Le transfèrement des 7 dirigeantEs de la CCAT, parmi lesquels le président du FLNKS Christian Tein, a été largement documenté parmi les réseaux de soutien à la lutte du peuple kanak.
Déportation moderne !
Dans le même temps, beaucoup plus discrètement, plusieurs dizaines de détenus « ordinaires » ont été déplacés de la prison de Nouméa, Camp-Est, vers des établissements pénitentiaires de l’hexagone, au travers de procédures opaques, souvent dans la précipitation, sans que soient prévenues leurs familles ni même parfois leurs avocatEs ! À certains, l’on a fait signer un papier la veille de leur départ, et ils se sont trouvés menottés durant 24 h d’un très long trajet vers les prisons françaises !
La prison néo-calédonienne au bord de l’implosion
La surpopulation carcérale sévit partout sur le territoire national, y compris au sein des confettis de l’empire colonial... mais en pire ! Ainsi, la prison de Nouméa, héritière de l’ancien bagne, est-elle en permanence au bord de la catastrophe. La surpopulation y est dramatique : « les taux d’occupation s’établissaient en décembre (2024) à 157,1 % au quartier maison d’arrêt (QMA) et 148,5 % au quartier centre de détention (QCD) — soit respectivement 308 prisonniers pour 196 places opérationnelles et 288 pour 194 places, et 173 matelas au sol »1.

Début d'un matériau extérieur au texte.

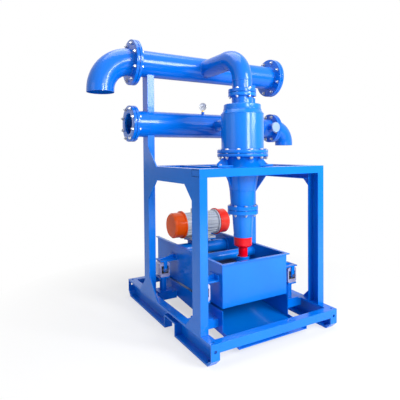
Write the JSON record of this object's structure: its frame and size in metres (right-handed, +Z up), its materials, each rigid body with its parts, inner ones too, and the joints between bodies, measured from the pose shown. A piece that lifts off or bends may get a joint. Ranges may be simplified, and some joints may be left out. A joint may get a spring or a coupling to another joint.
{
  "type": "hydrocyclone",
  "caption": "Hydrocyclone desander: a lined cyclone on a four-post skid, with feed and overflow header pipes over a vibrating dewatering screen.",
  "frame": {"origin": "on the floor, at the centre of the four anchor holes in the skid's lower flanges", "axes": "+Z up, +X to the right along the header pipes, +Y to the rear, away from the cyclone"},
  "size_m": [2.1174, 1.52, 2.2964],
  "materials": {
    "blue_paint": "gloss",
    "pipe_paint": "gloss",
    "red_polyurethane": "gloss",
    "rubber_lining": "matte",
    "gasket_rubber": "matte",
    "zinc_bolts": "satin",
    "cast_aluminium": "satin",
    "suspension_rubber": "matte",
    "core_steel": "satin",
    "screen_polyurethane": "matte",
    "motor_grey": "satin",
    "cap_orange": "gloss",
    "winding_steel": "satin",
    "bearing_steel": "polished",
    "gauge_chrome": "polished",
    "dial_white": "satin",
    "gauge_glass": "gloss",
    "needle_black": "satin",
    "gauge_brass": "satin"
  },
  "bodies": {
    "frame": {"skid_runner_left": "blue_paint", "skid_runner_right": "blue_paint", "cross_beams": "blue_paint", "front_posts": "blue_paint", "rear_posts": "blue_paint", "header_struts": "blue_paint", "top_side_beams": "blue_paint", "cyclone_beams": "blue_paint", "top_beam_front": "blue_paint", "top_beam_rear": "blue_paint", "corner_gussets": "blue_paint", "cyclone_cover": "blue_paint", "cyclone_body": "blue_paint", "upper_cone": "blue_paint", "lower_cone": "blue_paint", "suspension_brackets": "blue_paint", "suspension_pedestals": "blue_paint", "under_screen_pan": "blue_paint", "nozzle_cap": "blue_paint", "overflow_elbow": "pipe_paint", "overflow_header": "pipe_paint", "blind_flange": "pipe_paint", "discharge_elbow": "pipe_paint", "feed_header": "pipe_paint", "feed_inlet_flange": "pipe_paint", "feed_elbow": "pipe_paint", "apex_cup": "red_polyurethane", "apex_spigot": "red_polyurethane", "body_liner": "rubber_lining", "upper_cone_liner": "rubber_lining", "lower_cone_liner": "rubber_lining", "apex_insert": "rubber_lining", "vortex_finder": "rubber_lining", "flange_gaskets": "gasket_rubber", "flange_bolts": "zinc_bolts", "small_bolts": "zinc_bolts", "suspension_housings": "cast_aluminium", "suspension_cords": "suspension_rubber", "gauge_case": "gauge_chrome", "gauge_dial": "dial_white", "gauge_lens": "gauge_glass", "gauge_stem": "gauge_brass"},
    "screen": {"screen_box": "blue_paint", "screen_cross_tube": "blue_paint", "motor_tube": "blue_paint", "screen_deck": "screen_polyurethane", "feed_funnel": "blue_paint", "motor_housing": "motor_grey", "motor_cap_left": "cap_orange", "motor_cap_right": "cap_orange", "motor_bearings": "bearing_steel", "motor_stator": "winding_steel", "terminal_box": "motor_grey", "suspension_cores": "core_steel", "suspension_hangers": "blue_paint", "screen_bolts": "zinc_bolts"},
    "rotor": {"motor_rotor": "winding_steel"},
    "needle": {"gauge_needle": "needle_black"}
  },
  "joints": [
    {"name": "screen_shake", "type": "slide", "parent": "frame", "child": "screen", "axis": [0, 0, 1], "range_m": [-0.004, 0.004], "stiffness_N_per_m": 600000, "springref_m": 0.00349, "deforming": ["suspension_cords"]},
    {"name": "rotor_spin", "type": "hinge", "parent": "screen", "child": "rotor", "pos_m": [0, 0.381, 0.699], "axis": [1, 0, 0], "continuous": true},
    {"name": "needle_turn", "type": "hinge", "parent": "frame", "child": "needle", "pos_m": [0, 0.286, 1.783], "axis": [0.5, 0.866, 0], "range_deg": [0, 270], "stiffness_Nm_per_rad": 0.002, "springref_deg": -17.19}
  ]
}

Les conditions y sont reconnues indignes, par l’OIP (Observatoire international des prisons) mais aussi par Dupont-Moretti, et Camp-Est est « tristement connu pour être le seul à héberger, depuis 2013, une partie de sa population pénale dans des containers maritimes, annexés aux bâtiments d’un ancien bagne ouvert en 1864 »2.

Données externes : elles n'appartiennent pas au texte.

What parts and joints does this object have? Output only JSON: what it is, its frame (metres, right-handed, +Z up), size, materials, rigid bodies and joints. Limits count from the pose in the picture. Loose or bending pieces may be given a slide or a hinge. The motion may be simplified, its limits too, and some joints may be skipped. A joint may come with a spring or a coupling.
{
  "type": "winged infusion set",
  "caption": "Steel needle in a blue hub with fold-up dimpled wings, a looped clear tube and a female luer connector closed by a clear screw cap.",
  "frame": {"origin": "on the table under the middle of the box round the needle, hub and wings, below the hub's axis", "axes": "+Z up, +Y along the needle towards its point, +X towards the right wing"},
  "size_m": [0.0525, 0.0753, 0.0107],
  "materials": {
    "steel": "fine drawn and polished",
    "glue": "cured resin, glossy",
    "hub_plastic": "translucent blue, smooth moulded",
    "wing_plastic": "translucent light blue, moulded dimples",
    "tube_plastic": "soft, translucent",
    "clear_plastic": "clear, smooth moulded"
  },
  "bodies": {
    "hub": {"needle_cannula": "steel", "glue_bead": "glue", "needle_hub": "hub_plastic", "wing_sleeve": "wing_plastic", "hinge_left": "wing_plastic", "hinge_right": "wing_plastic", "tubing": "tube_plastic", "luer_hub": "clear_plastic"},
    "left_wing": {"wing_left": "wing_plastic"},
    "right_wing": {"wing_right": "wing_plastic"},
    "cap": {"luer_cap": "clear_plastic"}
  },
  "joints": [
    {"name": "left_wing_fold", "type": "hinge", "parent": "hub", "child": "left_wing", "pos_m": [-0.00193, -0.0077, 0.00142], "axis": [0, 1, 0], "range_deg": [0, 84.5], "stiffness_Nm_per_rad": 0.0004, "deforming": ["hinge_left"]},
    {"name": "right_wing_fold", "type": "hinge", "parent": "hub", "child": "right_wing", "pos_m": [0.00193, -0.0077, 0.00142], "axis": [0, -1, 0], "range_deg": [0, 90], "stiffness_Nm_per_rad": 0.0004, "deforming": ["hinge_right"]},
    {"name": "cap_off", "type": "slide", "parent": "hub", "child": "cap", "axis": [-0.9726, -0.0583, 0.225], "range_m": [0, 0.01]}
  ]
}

En juillet 2013, des mutineries ont d’ailleurs éclaté pour protester contre cette situation, des cellules ont été incendiées. Cela a contribué à affaiblir Camp-Est. Les événements politiques du printemps 2024 ont accentué la crise, provoquant à la fois un afflux de prisonniers et une sorte de panique de la part des autorités qui ont craint la contagion politique.
Un problème structurel de l’État colonial, raciste et répressif
En Kanaky se combinent les ingrédients classiques de la politique pénale de la France — condamnations plus nombreuses, peines plus longues, surenchère sécuritaire — et des éléments spécifiques aux territoires ultramarins. Ce sont les pauvres que l’on condamne et que l’on enferme, mais ici on le fait 2,5 fois plus que dans l’hexagone, du fait d’une sévérité plus grande.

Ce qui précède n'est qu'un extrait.